---------- Collected material ----------
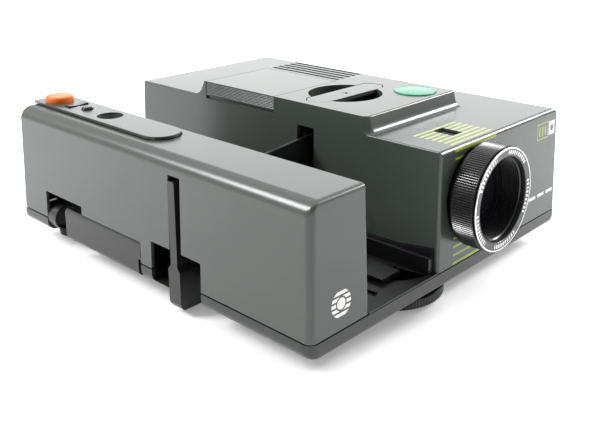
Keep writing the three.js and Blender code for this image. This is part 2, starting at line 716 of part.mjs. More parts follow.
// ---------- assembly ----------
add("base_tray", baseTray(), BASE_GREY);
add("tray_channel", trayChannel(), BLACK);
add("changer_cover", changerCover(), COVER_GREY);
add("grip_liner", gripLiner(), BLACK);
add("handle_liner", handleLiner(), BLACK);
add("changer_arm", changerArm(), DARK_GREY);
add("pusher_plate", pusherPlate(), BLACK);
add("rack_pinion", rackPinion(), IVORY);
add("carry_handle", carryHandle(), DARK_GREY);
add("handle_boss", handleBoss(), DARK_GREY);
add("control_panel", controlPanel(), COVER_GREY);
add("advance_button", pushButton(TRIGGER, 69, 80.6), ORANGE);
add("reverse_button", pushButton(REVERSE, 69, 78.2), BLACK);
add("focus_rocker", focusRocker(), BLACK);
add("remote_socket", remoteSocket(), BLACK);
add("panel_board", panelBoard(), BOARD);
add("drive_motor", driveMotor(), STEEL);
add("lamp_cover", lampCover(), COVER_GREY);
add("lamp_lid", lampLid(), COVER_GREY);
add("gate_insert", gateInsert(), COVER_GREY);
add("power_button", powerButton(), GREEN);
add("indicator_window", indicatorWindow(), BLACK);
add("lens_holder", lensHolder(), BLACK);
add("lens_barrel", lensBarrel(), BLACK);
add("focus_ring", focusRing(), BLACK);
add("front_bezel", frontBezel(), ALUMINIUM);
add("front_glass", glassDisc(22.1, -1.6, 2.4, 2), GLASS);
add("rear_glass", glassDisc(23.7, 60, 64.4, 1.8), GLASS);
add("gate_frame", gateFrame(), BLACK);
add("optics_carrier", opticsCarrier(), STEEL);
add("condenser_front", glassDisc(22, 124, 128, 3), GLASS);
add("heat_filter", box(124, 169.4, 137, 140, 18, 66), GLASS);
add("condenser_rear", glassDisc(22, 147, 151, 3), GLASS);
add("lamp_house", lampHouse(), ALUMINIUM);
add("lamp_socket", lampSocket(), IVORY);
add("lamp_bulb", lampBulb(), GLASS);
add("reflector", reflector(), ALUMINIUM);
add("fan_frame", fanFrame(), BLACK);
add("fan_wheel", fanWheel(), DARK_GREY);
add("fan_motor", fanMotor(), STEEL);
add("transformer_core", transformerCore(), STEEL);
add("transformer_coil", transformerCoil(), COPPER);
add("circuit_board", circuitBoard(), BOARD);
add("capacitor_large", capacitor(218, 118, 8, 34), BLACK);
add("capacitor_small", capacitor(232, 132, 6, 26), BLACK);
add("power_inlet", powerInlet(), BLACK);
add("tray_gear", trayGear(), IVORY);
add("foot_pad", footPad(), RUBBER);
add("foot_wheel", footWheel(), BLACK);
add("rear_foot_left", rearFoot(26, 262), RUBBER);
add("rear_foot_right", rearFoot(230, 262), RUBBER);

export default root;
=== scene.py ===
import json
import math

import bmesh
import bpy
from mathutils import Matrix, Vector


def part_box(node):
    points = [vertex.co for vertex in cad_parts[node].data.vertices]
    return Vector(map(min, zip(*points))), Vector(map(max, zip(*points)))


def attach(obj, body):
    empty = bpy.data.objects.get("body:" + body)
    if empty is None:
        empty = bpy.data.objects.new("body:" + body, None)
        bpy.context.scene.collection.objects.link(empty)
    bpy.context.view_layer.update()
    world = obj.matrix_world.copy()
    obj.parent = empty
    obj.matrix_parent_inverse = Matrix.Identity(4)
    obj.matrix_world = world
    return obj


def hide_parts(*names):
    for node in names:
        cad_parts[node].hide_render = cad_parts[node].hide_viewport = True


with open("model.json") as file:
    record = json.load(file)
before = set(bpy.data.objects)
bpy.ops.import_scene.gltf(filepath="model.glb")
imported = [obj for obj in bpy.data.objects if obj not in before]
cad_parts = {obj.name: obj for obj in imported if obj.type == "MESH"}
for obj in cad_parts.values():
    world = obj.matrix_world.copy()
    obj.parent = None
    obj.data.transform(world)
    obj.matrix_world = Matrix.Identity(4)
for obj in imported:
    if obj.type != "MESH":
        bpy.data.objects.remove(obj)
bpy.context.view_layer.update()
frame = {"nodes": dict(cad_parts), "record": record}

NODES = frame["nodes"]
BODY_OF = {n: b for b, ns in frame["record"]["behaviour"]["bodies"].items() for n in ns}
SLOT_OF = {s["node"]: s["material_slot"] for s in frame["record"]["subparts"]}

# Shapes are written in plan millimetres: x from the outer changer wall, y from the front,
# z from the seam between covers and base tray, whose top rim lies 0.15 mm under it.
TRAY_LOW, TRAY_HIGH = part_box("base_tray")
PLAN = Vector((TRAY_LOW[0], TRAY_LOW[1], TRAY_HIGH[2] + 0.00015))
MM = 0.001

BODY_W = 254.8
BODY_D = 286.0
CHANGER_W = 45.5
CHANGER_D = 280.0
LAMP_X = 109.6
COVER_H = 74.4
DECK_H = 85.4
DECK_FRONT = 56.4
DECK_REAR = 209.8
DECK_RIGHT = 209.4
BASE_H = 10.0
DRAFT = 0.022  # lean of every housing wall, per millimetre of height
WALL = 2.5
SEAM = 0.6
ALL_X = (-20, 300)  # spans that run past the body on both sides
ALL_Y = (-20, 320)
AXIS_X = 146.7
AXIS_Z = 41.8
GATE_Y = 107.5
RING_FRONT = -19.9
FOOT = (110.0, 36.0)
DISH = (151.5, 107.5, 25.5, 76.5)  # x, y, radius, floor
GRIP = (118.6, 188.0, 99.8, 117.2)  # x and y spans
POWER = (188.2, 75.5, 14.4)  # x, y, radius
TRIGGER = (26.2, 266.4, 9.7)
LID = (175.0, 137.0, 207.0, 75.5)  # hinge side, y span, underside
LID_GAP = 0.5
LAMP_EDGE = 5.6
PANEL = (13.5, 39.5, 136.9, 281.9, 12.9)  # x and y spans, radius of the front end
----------
Return each line of the data that contains the string "update".

* Result of this exercise *
    bpy.context.view_layer.update()
bpy.context.view_layer.update()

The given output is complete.